Setup & Understanding Your Corpus¶
Initialize Literature Mapper, process PDFs, and explore the database structure.
Prerequisites¶
| Requirement | Details |
|---|---|
| Python | 3.10 or newer |
| API Key | GEMINI_API_KEY environment variable (get one) |
| Corpus | A folder containing PDF files |
| Install | pip install literature-mapper |
Cost Estimate
Processing costs approximately $0.50 USD for 50 papers via the Gemini API.
Initialization¶
import os
from pathlib import Path
from literature_mapper import LiteratureMapper
# Verify API key is set
if not os.getenv('GEMINI_API_KEY'):
raise EnvironmentError("GEMINI_API_KEY not found")
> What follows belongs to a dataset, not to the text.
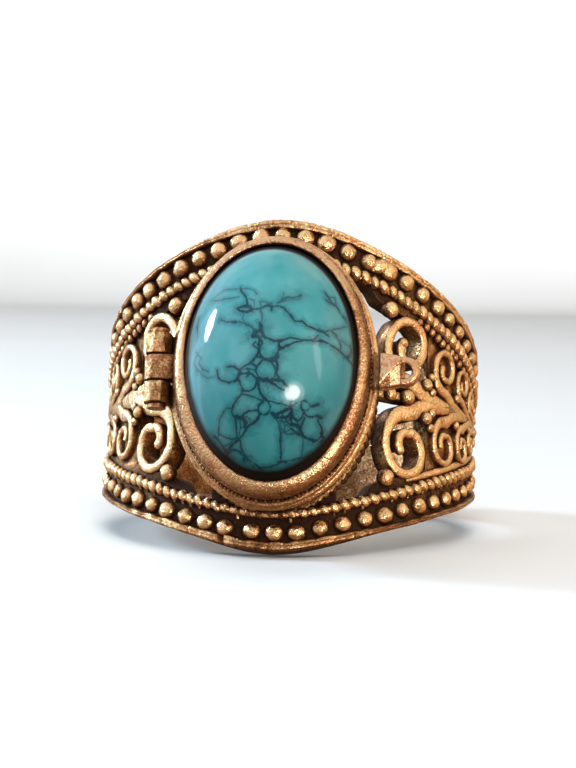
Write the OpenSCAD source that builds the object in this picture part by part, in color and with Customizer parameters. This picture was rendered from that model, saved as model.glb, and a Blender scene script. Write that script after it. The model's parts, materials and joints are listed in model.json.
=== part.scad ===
// Locket ring: a flared openwork band that carries an oval box, whose hinged lid holds a cabochon.
// The parts are drawn about the finger axis Z with the stone towards -Y, and then laid on the band's
// lower edge.

/* [Band] */
// Radius of the finger hole
bore_r = 9.7; // [9.5:0.1:9.8]
// Thickness of the band's sheet
sheet_t = 1.2; // [1.1:0.05:1.3]
// How far the edge rims stand above the sheet
rim_rise = 0.4; // [0.3:0.05:0.5]
// Width of each edge rim along the finger
rim_w = 0.55; // [0.45:0.05:0.65]
// How far the rope rails stand above the sheet
rope_rise = 0.22; // [0.15:0.01:0.3]
// Width of each rope rail
rope_w = 0.55; // [0.45:0.05:0.65]
// Half height of the plain shank at the back
shank_half_h = 2.8; // [2.6:0.1:3]
// Height of the granule rows above the middle, at the front
row_front_h = 8.68; // [8.6:0.02:8.76]

/* [Granules] */
// Radius of a granule in the two rows
granule_r = 0.43; // [0.4:0.01:0.44]
// Angle between two neighbouring granules
granule_step = 6.65; // [6.5:0.05:7]
// Granules on each side of the middle one
granules_a_side = 15; // [10:1:15]

/* [Scrolls] */
// Width of the big volutes' wire
wire_w = 0.56; // [0.5:0.02:0.6]
// How far the wires stand above the sheet
wire_rise = 0.12; // [0.08:0.01:0.16]

/* [Box] */
// Half width of the box's fluted wall
box_a = 5.4; // [5.35:0.05:5.45]
// Half length of the box's fluted wall
box_b = 7.4; // [7.35:0.05:7.45]
// Thickness of the box's wall
box_t = 0.7; // [0.6:0.05:0.8]
// Distance of the box's upper edge from the finger axis
box_top = 13.65; // [13.6:0.01:13.66]

/* [Lid and stone] */
// Half width of the stone
stone_a = 5; // [4.95:0.01:5]
// Half length of the stone
stone_b = 7; // [6.95:0.01:7]
// Height of the stone's dome above its base
stone_h = 4.8; // [4.4:0.1:5]
// Half width of the lid's flange
flange_a = 5.6; // [5.55:0.01:5.62]
// Half length of the lid's flange
flange_b = 7.75; // [7.7:0.01:7.8]
// Gap between the box and the closed lid
lid_gap = 0.1; // [0.08:0.01:0.12]

/* [Hinge] */
// Outer radius of the knuckles
knuckle_r = 0.72; // [0.68:0.01:0.73]
// Radius of the hinge pin
pin_r = 0.38; // [0.34:0.01:0.39]
// Length of the three knuckles together
hinge_len = 4; // [3.8:0.1:4.2]

/* [Hidden] */
sheet_r = bore_r + sheet_t;
rim_r = sheet_r + rim_rise;
wire_r = sheet_r + wire_rise;
axis_h = 60;

// Places inside the finger hole or outside the band where cuts and raised shapes start and end
core_r = bore_r - 0.6;
window_inner_r = core_r - 0.4;
wire_root = core_r - 0.3;
box_root = bore_r - 2;
past = 1;

// Facets of round shapes: cylinders about the finger axis, knuckles and holes, granules
ring_fn = 96;
hole_fn = 48;
granule_fn = 24;

// Flare of the band: the rows' height falls with the angle from the stone, at first slowly
row_fall = 0.072;
row_round = 16;
row_least = 1.9;
edge_past_row = 0.97;
edge_blend = 0.6;
sweep_step = 5;
border_end = 100;
border_fade = 12;
border_least = 0.05;
rope_inner = 1.4;
rail_inner = 2;
window_from = 19;
window_to = 52;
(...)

# Define your corpus location
CORPUS_PATH = Path("./my_research")
# Initialize (creates corpus.db if needed)
mapper = LiteratureMapper(
corpus_path=str(CORPUS_PATH),
model_name="gemini-3-flash-preview"
)
Processing PDFs¶
Processing is incremental—previously processed PDFs are skipped automatically.
result = mapper.process_new_papers(recursive=True)
print(f"Processed: {result.processed}")
print(f"Skipped (already in DB): {result.skipped}")
print(f"Failed: {result.failed}")
Common Issues
- Scanned PDFs without OCR → No extractable text
- Password-protected files → Extraction fails
- Corrupted PDF structure → Partial or no data
Database Schema¶
Literature Mapper stores everything in SQLite (corpus.db). Key tables:
| Table | Description | Key Columns |
|---|---|---|
papers |
Core metadata | id, title, year, core_argument, methodology |
authors |
Unique author names | id, name, canonical_name |
concepts |
Extracted key terms | id, name, canonical_name |
paper_authors |
Many-to-many link | paper_id, author_id |
paper_concepts |
Many-to-many link | paper_id, concept_id |
kg_nodes |
Knowledge graph nodes | id, type, label, vector (embedding) |
kg_edges |
Relationships | source_id, target_id, relation |
citations |
OpenAlex data | paper_id, cited_doi, cited_title |
intellectual_edges |
Genealogy relationships | source_paper_id, target_paper_id, relation_type |
Corpus Statistics¶
stats = mapper.get_statistics()
print(f"Papers: {stats.total_papers}")
print(f"Authors: {stats.total_authors}")
print(f"Concepts: {stats.total_concepts}")
Viewing All Papers¶
import pandas as pd
papers_df = mapper.get_all_analyses()
papers_df[['title', 'year', 'authors', 'journal']].head()
Knowledge Graph Structure¶
The KG contains typed nodes with semantic edges:
| Node Type | Description |
|---|---|
paper |
The paper itself |
author |
Paper authors |
finding |
Key results or claims |
method |
Research methods |
concept |
Important terms |
limitation |
Acknowledged weaknesses |
hypothesis |
Proposed theories |
Inspecting Node Distribution¶
from literature_mapper.database import get_db_session, KGNode, KGEdge
from sqlalchemy import func
with get_db_session(CORPUS_PATH) as session:
node_counts = (
session.query(KGNode.type, func.count(KGNode.id))
.group_by(KGNode.type)
.order_by(func.count(KGNode.id).desc())
.all()
)
edge_count = session.query(KGEdge).count()
print("Node Types:")
for node_type, count in node_counts:
print(f" {node_type:15s} {count:>5}")
print(f"\nTotal edges: {edge_count:,}")
Temporal Distribution¶
Visualize when papers in your corpus were published:
import matplotlib.pyplot as plt
from literature_mapper.analysis import CorpusAnalyzer
analyzer = CorpusAnalyzer(CORPUS_PATH)
year_dist = analyzer.get_year_distribution()
if not year_dist.empty:
fig, ax = plt.subplots(figsize=(10, 3))
ax.bar(year_dist['year'], year_dist['count'], color='steelblue')
ax.set_xlabel('Year')
ax.set_ylabel('Papers')
ax.set_title('Publication Timeline')
plt.show()